Israel's Netanyahu given Holocaust plans in Berlin
BERLIN- Israeli Prime Minister Benjamin Netanyahu said on a visit to Germany on Thursday that one lesson Israel drew from the Holocaust was that threats to its existence could not go unchallenged and must be nipped in the bud.
German journalists handed the Israeli leader, in Berlin for talks with Chancellor Angela Merkel, a portfolio of 29 plans from the Auschwitz death camp discovered last year.
With his wife Sara at his side, Netanyahu said her father's family had been nearly wiped out by Nazis in World War Two.
We cannot allow evil to prepare the mass death of innocents. The most important thing to do is to nip it in the bud, said Netanyahu, alluding to past threats by Iranian President Mahmoud Ahmadinejad to wipe Israel off the map.

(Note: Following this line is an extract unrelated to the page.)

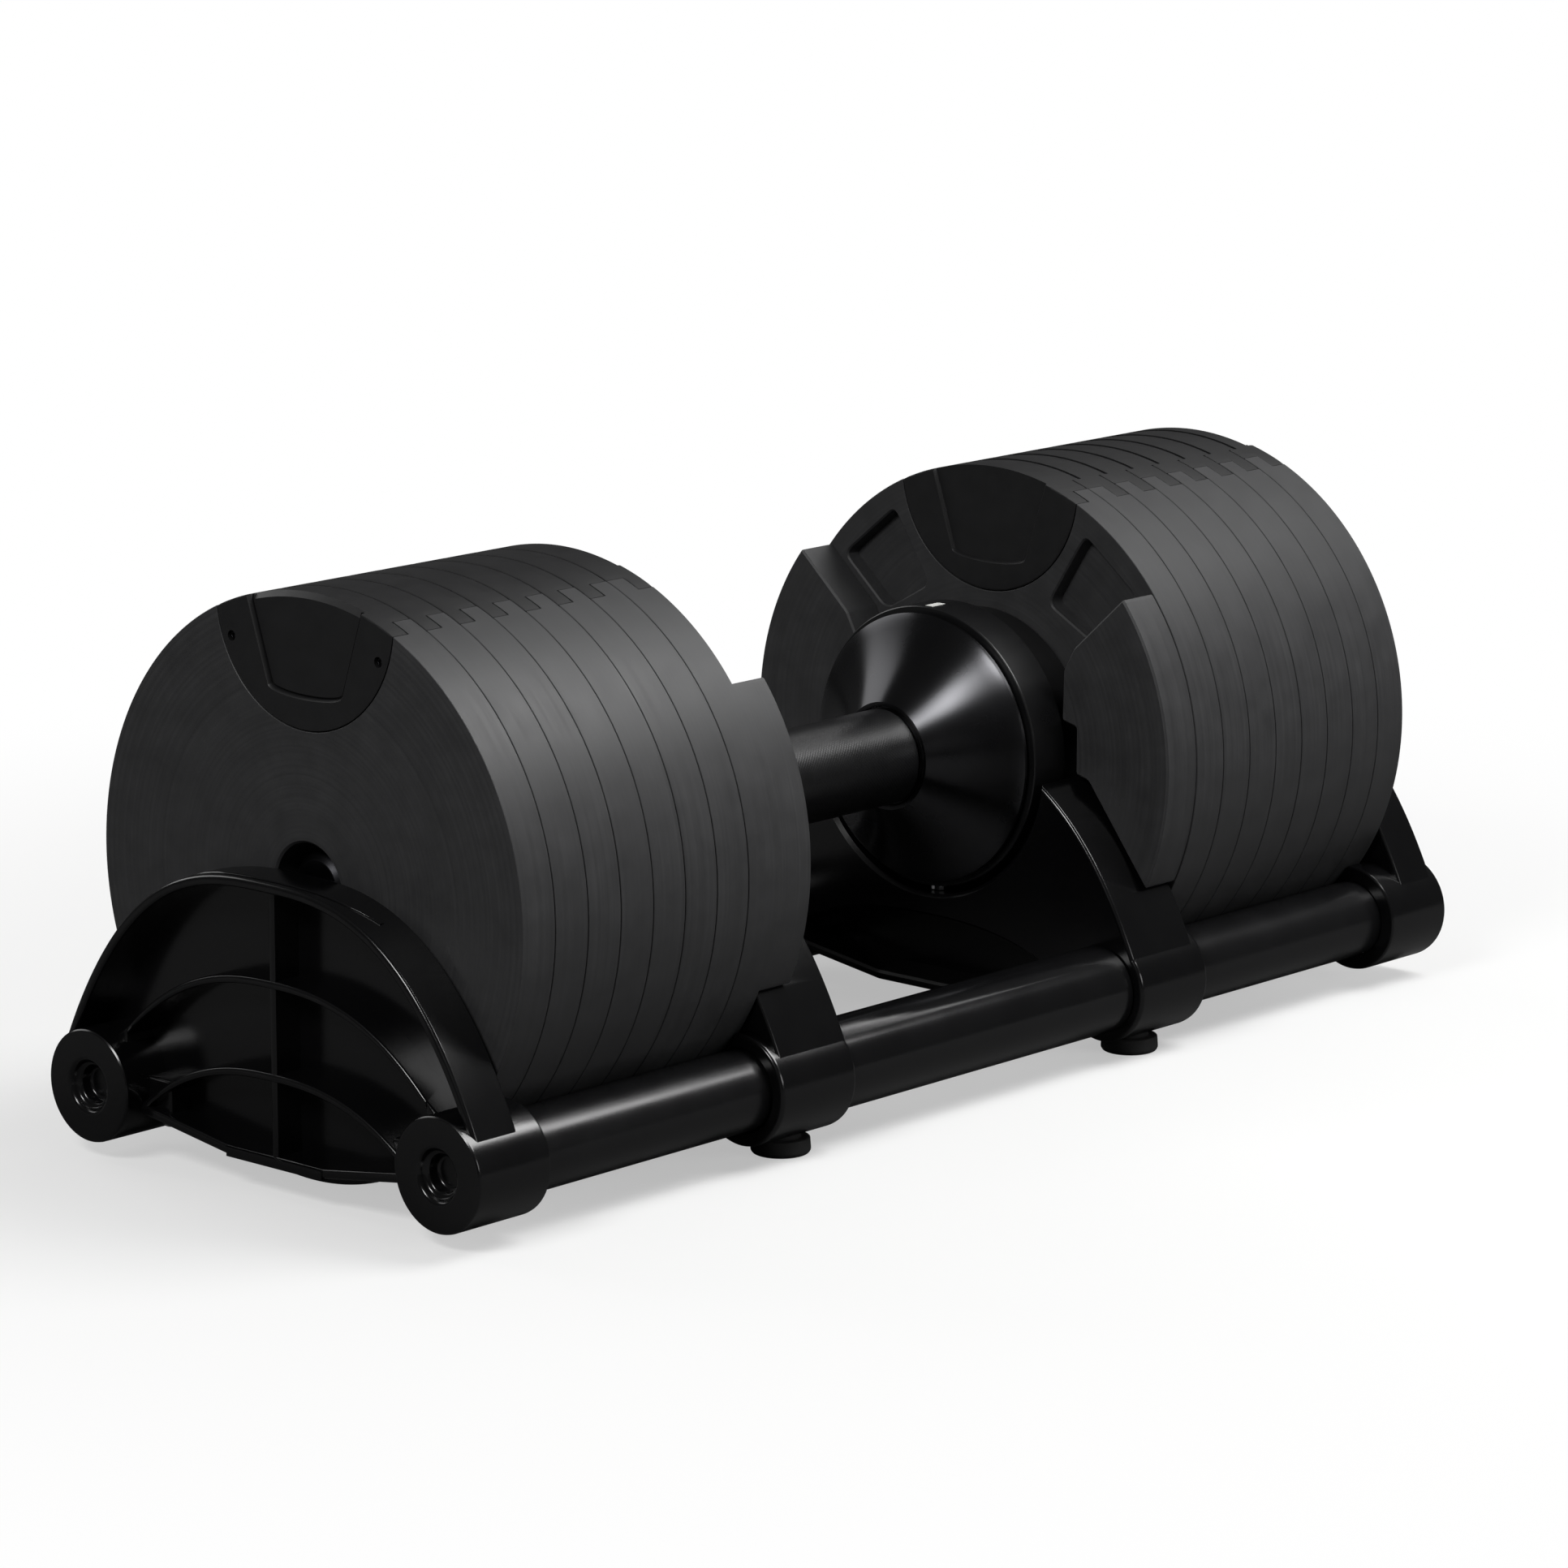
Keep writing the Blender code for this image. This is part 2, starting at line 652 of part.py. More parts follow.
def crest_line(inset=0.0, steps=9):
    """The bracket's shoulder from the crest to the boss, or a line inside it."""
    power, root = CREST_CURVE
    line = []
    for i in range(steps + 1):
        share = math.sin(math.pi / 2 * i / steps)
        drop = 1 - (1 - share**power) ** root
        across, up = bracket_point(share, drop)
        toward = math.atan2(up + BRACKET_DROP, across)
        line.append((max(0.0, across - inset * math.cos(toward)), up - inset * math.sin(toward)))
    return line


def rib_line(start, curve, reach, inset=0.0, steps=5):
    fall, power = curve
    shares = [reach * i / steps for i in range(steps + 1)]
    line = [bracket_point(share, start + fall * share**power) for share in shares]
    return [(across, up - inset) for across, up in line]


def lip_up(across):
    """Height of the bracket's underside, which falls from each boss to the middle."""
    middle = bracket_point(0.0, LIP_MIDDLE)[1]
    reach, side = bracket_point(LIP_REACH, LIP_SIDE)
    return middle + (side - middle) * abs(across) / reach


def bracket_blank(name, near, far, side):
    reach = bracket_point(LIP_REACH, 0.0)[0]
    half = crest_line() + [(reach, lip_up(reach))]
    return outline(name, [half + [(0.0, lip_up(0.0))] + mirrored(half)[:-1]], near, far, side)


def off_centre(line, gap):
    """A line from the middle outwards, starting beside the central rib."""
    return [(gap, line[0][1])] + [point for point in line if point[0] > gap]


def bay(upper, lower):
    """One open bay between two ribs, on each side of the central rib."""
    loop = off_centre(upper, RIB / 2) + off_centre(lower, RIB / 2)[::-1]
    return [loop, mirrored(loop)]


def bosses(bracket, near, far, sweep_near, sweep_far, side):
    """Round bosses over the rails, cleared where the plates come down."""
    for number, across in enumerate((-RAIL_ACROSS, RAIL_ACROSS)):
        name = f"{bracket.name}_boss_{number}"
        join(bracket, rod(name, BOSS_R, near, far, across, RAIL_UP, side, True))
    sweep = rod(
        bracket.name + "_plate_sweep", PLATE_SWEEP_R, sweep_near, sweep_far,
        side=side, helper=True, facets=FACETS_SWEEP,
    )
    cut(bracket, sweep)


def end_brackets():
    rim = crest_line(BRACKET_WALL)
    reach = RIB_END / BRACKET_HALF
    ribs = [rib_line(start, RIB_CURVE, reach) for start in RIB_STARTS]
    under = [rib_line(start, RIB_CURVE, reach, RIB) for start in RIB_STARTS]
    bays = bay(rim, ribs[0]) + bay(under[0], ribs[1])
    last = [(a, up) for a, up in under[1] if up > lip_up(a) + BRACKET_WALL + RIB / 2]
    bays += bay(last, [(a, lip_up(a) + BRACKET_WALL) for a, up in last])
    corner = (BRACKET_HALF - BRACKET_WALL, BOSS_FOOT)
    inside_rim = rim + [corner] + mirrored(rim + [corner])[:-1]
    past = END_FAR + RUN
    for word, side in SIDES.items():
        bracket = bracket_blank(f"end_bracket_{word}", END_NEAR, END_FAR, side)
        name = bracket.name
        hollow = outline(name + "_bays", bays, END_NEAR + BRACKET_WALL, past, side, True)
        rib_faces = outline(
            name + "_rib_faces", [inside_rim], END_FAR - RIB_SETBACK, past, side, True
        )
        cut(bracket, hollow, rib_faces)
        sweep = (END_NEAR - 2 * BOSS_REACH, END_NEAR - BRACKET_GAP / 2)
        bosses(bracket, END_NEAR - BOSS_REACH, BOSS_FAR, *sweep, side)
        for number, across in enumerate((-RAIL_ACROSS, RAIL_ACROSS)):
            place_of = (across, RAIL_UP, side, True)
            socket = rod(f"{name}_socket_{number}", RAIL_R + FIT, 0, RAIL_HALF + FIT, *place_of)
            recess_near = BOSS_FAR - BOSS_RECESS
            recess = rod(
                f"{name}_recess_{number}", BOSS_RECESS_R, recess_near, BOSS_FAR + RUN, *place_of
            )
            cut(bracket, socket, recess)
        clamp_screws(bracket, word, side)
        finished(bracket, CRADLE_PLASTIC)


def clamp_screws(bracket, word, side):
    """A screw up through the lip beside each boss pinches the boss on its rail."""
    under = lip_up(CLAMP_ACROSS)
    top = under + CLAMP_REACH
    bore_top = top - CLAMP_SCREW_R
    out = END_NEAR + BRACKET_DEPTH / 3
    depth = (out - CLAMP_PAD, out + CLAMP_PAD)
    seat = under - 2 * FIT
    head = CLAMP_HEAD_R * CLAMP_HEAD_RISE
    for number, end in enumerate(("front", "back")):
        # Front is -Y: on the right side that is negative across, on the left side positive.
        where = CLAMP_ACROSS * side * (1 if end == "back" else -1)
        pad = (where - CLAMP_PAD, where + CLAMP_PAD)
        tag = f"{bracket.name}_clamp_{number}"
        join(bracket, block(tag + "_pad", pad, (under - FIT, top), depth, side, True))
        hole = (under - RUN - FIT, bore_top, where, out, side, True)
        cut(bracket, post(tag + "_bore", CLAMP_SCREW_R + FIT, *hole))
        screw = post(
            f"clamp_screw_{word}_{end}", CLAMP_HEAD_R * CLAMP_HEAD_FOOT, seat - head, seat, where,
            out, side, tip_radius=CLAMP_HEAD_R,
        )
        length = (seat - head / 2, bore_top - RUN, where, out, side, True)
        join(screw, post(tag + "_shank", CLAMP_SCREW_R, *length))
        finished(screw, SCREW_ZINC)


def inner_brackets():
    arch_reach = (RAIL_ACROSS - BOSS_R) / BRACKET_HALF
    arch = rib_line(ARCH_START, ARCH_CURVE, arch_reach)
    spring = arch[-1][0]
    half = arch + [(spring, lip_up(spring) + BRACKET_WALL)]
    arch_loop = half + [(0.0, lip_up(0.0) + BRACKET_WALL)] + mirrored(half)[:-1]
    cheek = cheek_outline(CHEEK_CLEARANCE)
    for word, side in SIDES.items():
        bracket = bracket_blank(f"inner_bracket_{word}", INNER_NEAR, INNER_FAR, side)
        name = bracket.name
        saddle = rod(
            name + "_saddle", SADDLE_R, INNER_NEAR - RUN, INNER_FAR + RUN,
            side=side, helper=True, facets=FACETS_SADDLE,
        )
        pocket = outline(
            name + "_arch", [arch_loop], INNER_NEAR - RUN, INNER_NEAR + ARCH_DEPTH, side, True
        )
        cheek_near = STACK_NEAR - CHEEK_DEPTH - CHEEK_CLEARANCE
        cheeks = outline(
            name + "_cheek_room", [cheek, mirrored(cheek)], cheek_near, INNER_FAR + RUN, side, True
        )
        cut(bracket, saddle, pocket, cheeks)
        sweep = (INNER_FAR + INNER_BRACKET_GAP / 2, STACK_NEAR + PLATE_T)
        bosses(bracket, INNER_NEAR, INNER_FAR + BRACKET_WALL, *sweep, side)
        for number, across in enumerate((-RAIL_ACROSS, RAIL_ACROSS)):
            where = (across, RAIL_UP, side, True)
            cut(bracket, rod(f"{name}_bore_{number}", RAIL_R + FIT, 0, STACK_FAR, *where))
        feet(bracket, word, side)
        finished(bracket, CRADLE_PLASTIC)


def feet(bracket, word, side):
    """A rubber foot plugs into the underside of each inner boss."""
    out = (INNER_NEAR + INNER_FAR) / 2
    floor = -AXIS_HEIGHT
    top = BOSS_FOOT - FIT
    for number, end in enumerate(("front", "back")):
        where = RAIL_ACROSS * side * (1 if end == "back" else -1)
        tag = f"{bracket.name}_foot_{number}"
        stem_top = BOSS_FOOT + FOOT_STEM
        cut(bracket, post(tag + "_seat", FOOT_STEM_R + FIT, floor, stem_top, where, out, side, True))
        foot = post(f"foot_{word}_{end}", FOOT_R, floor, top, where, out, side)
        stem = post(
            tag + "_stem", FOOT_STEM_R, (floor + top) / 2, stem_top - FIT, where, out, side, True
        )
        join(foot, stem)
        finished(foot, FOOT_RUBBER)


def rails():
    """Two bars, drilled and tapped end to end, and the plain sleeves over their middles."""
    sleeve_in = RAIL_R + FIT
    sleeve_half = INNER_NEAR - FIT
    for end, across in (("front", -RAIL_ACROSS), ("back", RAIL_ACROSS)):
        pieces = (
            (f"rail_{end}", RAIL_R, RAIL_BORE_R, RAIL_HALF, RAIL_STEEL),
            (f"rail_sleeve_{end}", sleeve_in + RAIL_SLEEVE_WALL, sleeve_in, sleeve_half, RAIL_STEEL),
        )
        for name, outer, inner, half, surface in pieces:
            piece = tube(name, outer, inner, -half, half)
            piece.location += Vector((0, across, RAIL_UP))
            finished(piece, surface)


loose_plates()
inner_plates()
grip()
cam_sleeve()
core_tube()
locking_bars()
hubs()
end_brackets()
inner_brackets()
rails()
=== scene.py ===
"""The looks of the adjustable dumbbell in its cradle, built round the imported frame.

Lengths are metres. Each end is drawn in one frame that both sides share, as in the design:
"across" is level and square to the handle, "up" is height above the handle's axis, and "out" is
distance from the middle of the handle. Outlines are (across, up) points.
"""

import math

import bmesh
import bpy
from mathutils import Matrix, Vector


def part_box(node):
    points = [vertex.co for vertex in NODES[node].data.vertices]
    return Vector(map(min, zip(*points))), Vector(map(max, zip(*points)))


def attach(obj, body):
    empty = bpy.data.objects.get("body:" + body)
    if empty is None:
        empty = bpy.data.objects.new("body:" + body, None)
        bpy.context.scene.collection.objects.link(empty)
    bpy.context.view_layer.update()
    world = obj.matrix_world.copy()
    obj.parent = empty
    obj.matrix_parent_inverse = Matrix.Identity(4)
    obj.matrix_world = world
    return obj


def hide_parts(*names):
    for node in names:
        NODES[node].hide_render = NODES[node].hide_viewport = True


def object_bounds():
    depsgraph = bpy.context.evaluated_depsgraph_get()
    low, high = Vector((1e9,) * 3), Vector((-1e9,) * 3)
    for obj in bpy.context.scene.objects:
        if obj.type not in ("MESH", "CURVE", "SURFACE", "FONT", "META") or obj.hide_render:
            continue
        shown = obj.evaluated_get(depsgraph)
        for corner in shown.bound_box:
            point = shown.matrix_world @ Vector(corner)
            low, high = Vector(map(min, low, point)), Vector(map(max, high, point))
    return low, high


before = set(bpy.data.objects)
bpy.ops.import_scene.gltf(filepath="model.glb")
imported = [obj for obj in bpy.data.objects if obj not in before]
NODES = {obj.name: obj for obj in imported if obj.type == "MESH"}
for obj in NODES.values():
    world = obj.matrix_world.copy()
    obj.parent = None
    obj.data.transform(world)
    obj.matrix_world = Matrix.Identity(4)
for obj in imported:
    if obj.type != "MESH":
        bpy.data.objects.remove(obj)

CAD_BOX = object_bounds()
SIDES = {"left": -1, "right": 1}
ENDS = {"front": -1, "back": 1}

# ---- Places and sizes read from the frame ----

GRIP_LOW, GRIP_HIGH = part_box("grip_sleeve")
AXIS_HEIGHT = (GRIP_LOW.z + GRIP_HIGH.z) / 2


def reach(node):
    """How near the middle of the handle a node starts, and how far out it ends."""
    low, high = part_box(node)
    ends = sorted((abs(low.x), abs(high.x)))
    return ends if low.x * high.x > 0 else [0.0, ends[1]]


def radius_of(node, across=0.0, up=0.0):
    """The largest radius of a node about an axis along the handle."""
    points = [vertex.co for vertex in NODES[node].data.vertices]
    return max(math.hypot(p.y - across, p.z - AXIS_HEIGHT - up) for p in points)


def inner_radius_of(node):
    points = [vertex.co for vertex in NODES[node].data.vertices]
    return min(math.hypot(p.y, p.z - AXIS_HEIGHT) for p in points)


PLATE_R = radius_of("plate_right_8")
PLATE_T = reach("plate_right_8")[1] - reach("plate_right_8")[0]
PLATE_HOLE_R = inner_radius_of("plate_right_8")
STACK_NEAR = reach("plate_right_2")[0] - (reach("plate_right_3")[0] - reach("plate_right_2")[0])
STACK_FAR = reach("plate_right_8")[1]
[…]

In their talks, Netanyahu and Merkel discussed Iran's disputed nuclear program, which Israel sees as a threat to its existence. Netanyahu is keen for tougher Western sanctions against Iran to halt Tehran's nuclear program.
Netanyahu said Allied powers had failed to act in time to prevent Nazis killing 6 million Jews in the Holocaust.
Armed barbarism knows no limits, he said. It has to be unarmed, disarmed in time.
He said it was important for leaders of other nations to recognize their own fate is imperiled by those who threaten our fate.
We cannot allow this to be repeated. We, means the whole civilized world. We cannot allow those who wish to perpetrate mass death, those who call for the destruction of the Jewish people to go unchallenged.
Western powers believes Iran's activities are aimed at developing a nuclear bomb but Iran says its program is aimed at civil nuclear energy.
The Holocaust remains a powerful emotional symbol casting a shadow over Israeli relations with Germany.
Before returning to Israel later on Thursday, Netanyahu is to visit the site of the 1942 Wannsee conference in Berlin, where Nazi leaders drew up plans for their so-called Final Solution to exterminate Jews.
Kai Diekmann, editor of Bild, Germany's top-selling newspaper, said as he handed Netanyahu the plans that there could never be a real normalization of German-Israeli relations after the Holocaust.
These plans remind us of a crime that with the passing of time seems ever more incomprehensible, Diekmann said, adding they were the original blueprints for the most inhumane project in mankind ... the plans of hell.
Bild newspaper has said the documents, which include architects' drawings of rooms including one marked Gaskammer, or gas chamber, are believed to have been discovered when a Berlin flat was cleaned out.
Accompanying Netanyahu on his trip to Germany is a government minister who lost his father and other family members at Auschwitz-Birkenau, the biggest concentration camp where at least 1.1 million Jews were killed.